Volgens haar kunnen centrummanagers een belangrijke rol spelen, omdat ze op tal van vlakken actief zijn. Op strategisch, maar ook op tactisch en operationeel niveau. Zo dragen ze onder meer bij aan visieontwikkeling en het leggen van verbindingen. ‘Om dit goed te kunnen doen, moeten ze de taal van de ondernemer, pandeigenaar, inwoner, financier, bestuurder en partners van het gebied spreken.’

Met de leergang wil de provincie de positie van de centrummanagers versterken. Dit gebeurt via onderwijsinstellingen, een adviesbureau en het uitwisselen van kennis tussen verschillende centrummanagers. De opzet is vraaggericht, want de binnenstad van Arnhem verdient een andere aanpak dan de binnenstad van bijvoorbeeld Harderwijk. De animo is groot, want de provincie moet een selectie van deelnemers gaan maken. Niet iedere Gelderse centrummanager krijgt dus de kans om de leergang te volgen. Ze komen echter wel in het netwerk van centrummanagers terecht.

Dat centrummanagers voor een opgave staan moge duidelijk zijn. De verandering van ons winkelgedrag (toenemende rol van online-aankopen) zorgt ervoor dat binnensteden in de toekomst nog meer plekken worden waar het vinden van vertier centraal staat. Daarnaast heeft de coronacrisis een niet te onderschatten impact. Volgens Van Litsenburg is het nu te vroeg om een volledig beeld van deze impact te schetsen. Wel zijn er op basis van de Gelderse impactmonitor een aantal verwachtingen.

Grote steden worden over het algemeen harder geraakt dan kleinere steden en dorpskernen. Wijkwinkelcentra scoorden soms bijvoorbeeld beter dan voor de coronacrisis. Modewinkels en horeca krijgen de grootste klappen.
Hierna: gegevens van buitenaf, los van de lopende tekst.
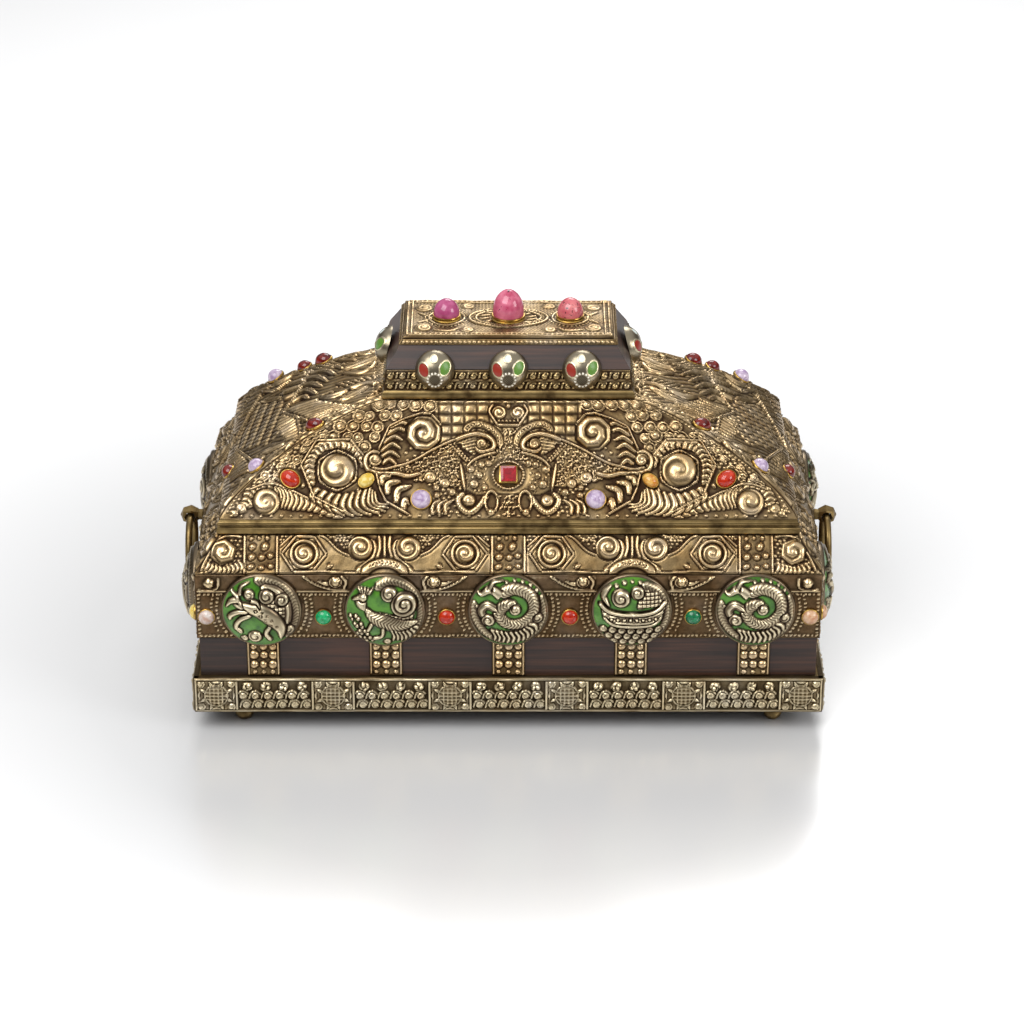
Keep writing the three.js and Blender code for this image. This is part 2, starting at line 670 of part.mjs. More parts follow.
// The knobs that hold the ring handles: a rosette on the end wall, a neck and a ball with a hole in it.
function makeKnob() {
  const profile = [[0, 0], [9, 0], [9, 1.4], [3.8, 3], [3.6, knobReach - knobRadius * 0.75]];
  const arc = 3;
  for (let i = 0; i <= arc; i++) {
    const angle = -0.9 + ((Math.PI / 2 + 0.9) * i) / arc;
    profile.push([i === arc ? 0 : knobRadius * Math.cos(angle), knobReach + knobRadius * Math.sin(angle)]);
  }
  const sag = ringRadius - Math.sqrt(ringRadius ** 2 - knobRadius ** 2);
  const hole = new THREE.CylinderGeometry(1, 1, 4 * knobRadius, 8);
  const bore = ringThickness + sag + ringClearance;
  hole.scale(bore, 1, bore).rotateZ(Math.PI / 2).translate(0, 0, knobReach);
  return solid(turned(0, 0, profile, 8)).subtract(solid(hole));
}
const knobShape = geometryOf(makeKnob());
const knobLevel = bodyTop - knobDrop;
const ringShape = new THREE.TorusGeometry(ringRadius, ringThickness, 6, 18);
for (const { name, group, reach } of sides.filter((side) => !side.long)) {
  const knob = piece(`handle_knob_${name}`, knobShape, "gilt", group, [0, -(reach + seatGap), knobLevel]);
  knob.rotation.x = Math.PI / 2;
  const ring = piece(`handle_ring_${name}`, ringShape, "gilt", group);
  ring.position.set(0, -(reach + seatGap + knobReach), knobLevel - ringRadius);
  ring.rotation.x = Math.PI / 2;
}

// Ball feet under a round flange, with a small flat where they stand.
const footShape = geometryOf(
  solid(
    turned(
      0,
      0,
      [
        [0, 0],
        [footFlat, 0],
        [footBallRadius, footBallRadius * 0.75],
        [footBallRadius * 0.92, footBallRadius * 1.25],
        [footBallRadius * 0.6, footHeight * 0.76],
        [footFlangeRadius, footHeight * 0.82],
        [footFlangeRadius, footHeight - seatGap],
        [0, footHeight - seatGap],
      ],
      8,
    ),
  ),
);
for (const [name, x, y] of [
  ["front_left", -1, -1],
  ["front_right", 1, -1],
  ["back_left", -1, 1],
  ["back_right", 1, 1],
]) {
  const place = [x * (skin.x - footMarginX), y * (skin.y - footMarginY), 0];
  piece(`foot_${name}`, footShape, "gilt", casket, place);
}

export default casket;
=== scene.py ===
"""Looks of a long casket of dark wood under embossed gilt metal, with enamel medallions and cabochons."""

from __future__ import annotations

import logging
import math
from dataclasses import dataclass, field
from enum import Enum
from functools import cached_property, partial
from typing import Callable, Sequence

import bpy
import numpy as np
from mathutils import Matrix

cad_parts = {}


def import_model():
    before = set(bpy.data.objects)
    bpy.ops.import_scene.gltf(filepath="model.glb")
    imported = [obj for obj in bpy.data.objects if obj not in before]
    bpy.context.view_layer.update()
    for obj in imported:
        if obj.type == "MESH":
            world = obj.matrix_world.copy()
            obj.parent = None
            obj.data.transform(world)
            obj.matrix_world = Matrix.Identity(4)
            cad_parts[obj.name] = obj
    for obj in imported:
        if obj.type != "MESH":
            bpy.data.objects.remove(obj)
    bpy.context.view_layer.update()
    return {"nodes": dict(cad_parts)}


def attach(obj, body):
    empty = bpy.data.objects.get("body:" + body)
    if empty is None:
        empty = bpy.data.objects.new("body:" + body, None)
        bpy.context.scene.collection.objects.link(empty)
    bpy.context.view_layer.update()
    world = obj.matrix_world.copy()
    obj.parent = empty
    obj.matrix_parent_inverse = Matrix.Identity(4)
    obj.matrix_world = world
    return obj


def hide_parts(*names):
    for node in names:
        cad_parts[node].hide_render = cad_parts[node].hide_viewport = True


log = logging.getLogger("casket")
TURN = (0.0, 2 * math.pi)
MM = 0.001  # metres in a millimetre
JOIN = 0.00001  # points nearer than this are one, in metres
AIR = 0.3  # what separates a piece from the one behind it, in millimetres
OVAL_LEVEL = 28.6  # the middle of the square stone, up the front of the roof, in millimetres
Point = tuple[float, float]
Line = Sequence[Point]
Array = np.ndarray
Piece = bpy.types.Object
Material = bpy.types.Material
Socket = bpy.types.NodeSocket


class Side(Enum):
    """A side of the casket, by the quarter turns that bring the front round to it."""

    FRONT = 0
    RIGHT = 1
    BACK = 2
    LEFT = 3

    @property
    def long(self) -> bool:
        """Whether this is one of the two long sides."""
        return self.value % 2 == 0

    @property
    def axes(self) -> tuple[int, int]:
        """Which of two half sizes in plan runs along this side, and which runs out of it."""
        return (0, 1) if self.long else (1, 0)

    @property
    def word(self) -> str:
        """The side's name in lower case."""
        return self.name.lower()


class Taper(Enum):
    """How a raised band's width runs from its first end to its last."""

    EVEN = "even"
    LEAF = "leaf"
    FROND = "frond"
    TAIL = "tail"


class Figure(Enum):
    """What a medallion's relief shows."""

    BEAST = "beast"
    BIRD = "bird"
    DRAGON = "dragon"
    SHIP = "ship"


@dataclass(frozen=True)
class Sizes:
    """Levels above the table and half sizes in plan, in millimetres, as the solids have them."""

    plinth_foot: float = 14.0
    plinth_top: float = 38.59
    wood_top: float = 65.9
    body_top: float = 110.98
    cove_top: float = 131.98
    rail_top: float = 141.98
    roof_top: float = 202.28
    gallery_foot: float = 208.48
    gallery_top: float = 222.18
    bevel_top: float = 238.58
    plate_face: float = 240.48
    skin: Point = (197.0, 105.5)
    plinth: Point = (200.0, 108.5)
    cove: Point = (181.5, 90.0)
    block: Point = (78.5, 41.0)
    gallery: Point = (76.8, 39.3)
    plate: Point = (66.5, 29.0)
    medallion_level: float = 87.24
    stone_level: float = 81.54
    medallion_pitch: float = 77.7
    medallion_pitch_short: float = 136.0
    roundness: float = 1.28

    def medallions(self, side: Side) -> list[float]:
        """Where the medallions stand along a side."""
        if side.long:
            return [i * self.medallion_pitch for i in (-2, -1, 0, 1, 2)]
        return [-self.medallion_pitch_short / 2, self.medallion_pitch_short / 2]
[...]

Technologieverkoop liep bijvoorbeeld wel goed. Centra waar werkplekken in de buurt zijn en afhankelijker zijn van openbaar vervoer, hebben het ook moeilijker. Lokale besmettingsgraad speelt ook een rol.

Van Litsenburg: ‘Voor alle branches geldt: des te meer de ondernemer kan inspelen op de veranderingen, innovatief zijn, des te weerbaarder ze zijn. Bijvoorbeeld door zich online te manifesteren.’ Misschien dat de leergang voor de twaalf centrummanagers een ‘vitaliteitsvaccin’ kan zijn.